Federated learning presents several computational overheads that developers should be aware of when implementing this approach. One major overhead comes from the need for local computations on client devices. Each device must train a local model using its own data before sending updates back to a central server. This requires processing power and energy, which can be particularly taxing for low-resource devices like smartphones or IoT gadgets. For example, if a million devices each need to perform several iterations of model training, the cumulative computational burden can become substantial.
Another key overhead is related to communication. After local training, the model updates (typically gradients) must be sent to the central server. If the updates are large or if there are many participating devices, this can lead to significant network traffic, potentially causing delays. This asynchronous communication can also impact the synchronization between the server and clients. In cases where devices operate on unstable connections, data may be lost, requiring additional rounds of training and communication to resolve, which further escalates resource use.

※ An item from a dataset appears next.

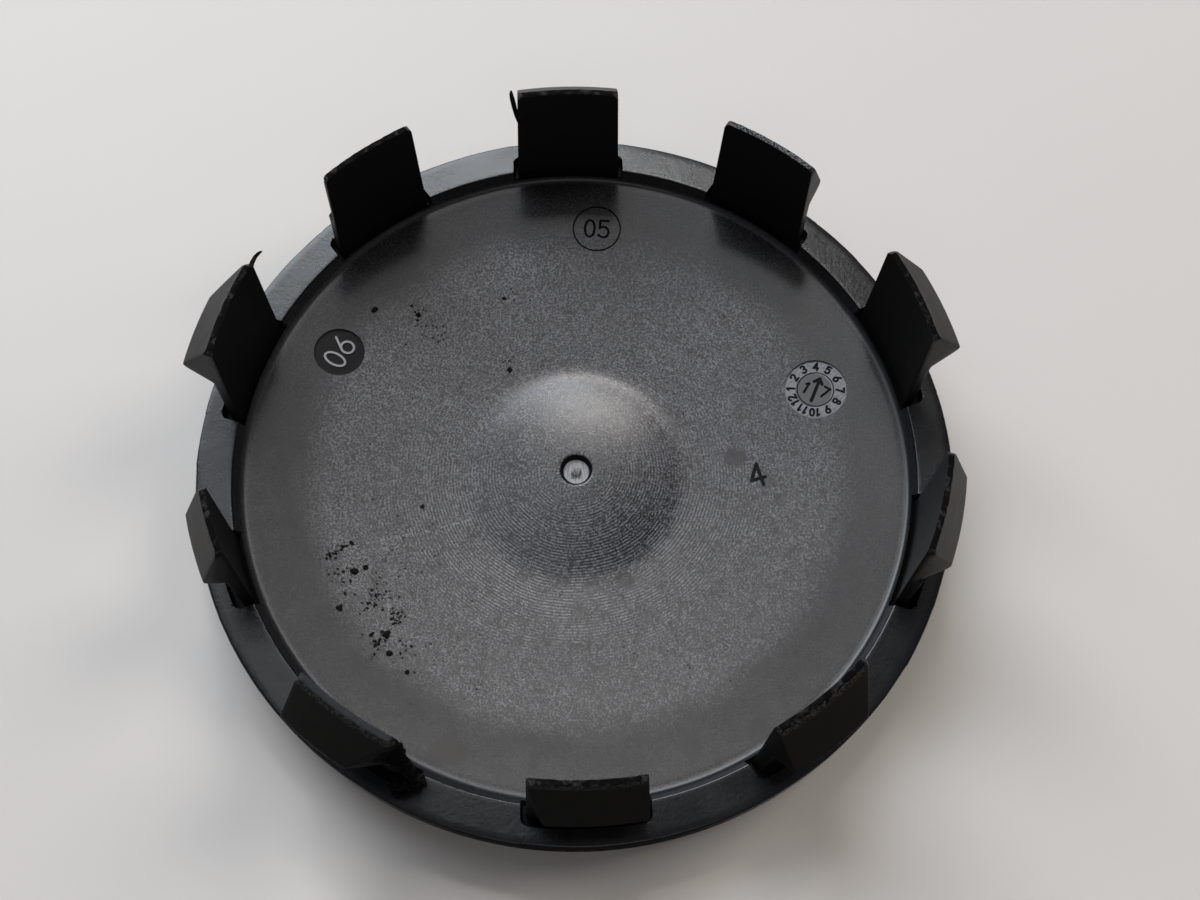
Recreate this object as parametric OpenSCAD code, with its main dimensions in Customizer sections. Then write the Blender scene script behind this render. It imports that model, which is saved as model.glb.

Lastly, federated learning can introduce overhead in terms of model aggregation and management. The server must efficiently combine updates from various clients, which can be computationally intensive, especially as the number of devices grows. For instance, techniques such as secure aggregation, which ensure that the updates are combined in a privacy-preserving manner, may require additional computational resources. Moreover, dealing with heterogeneous devices—variations in hardware and data availability—adds complexity to the model training and may necessitate more frequent adjustments and fine-tuning. This can stretch computational resources even further, making it crucial for developers to architect federated learning systems with these challenges in mind.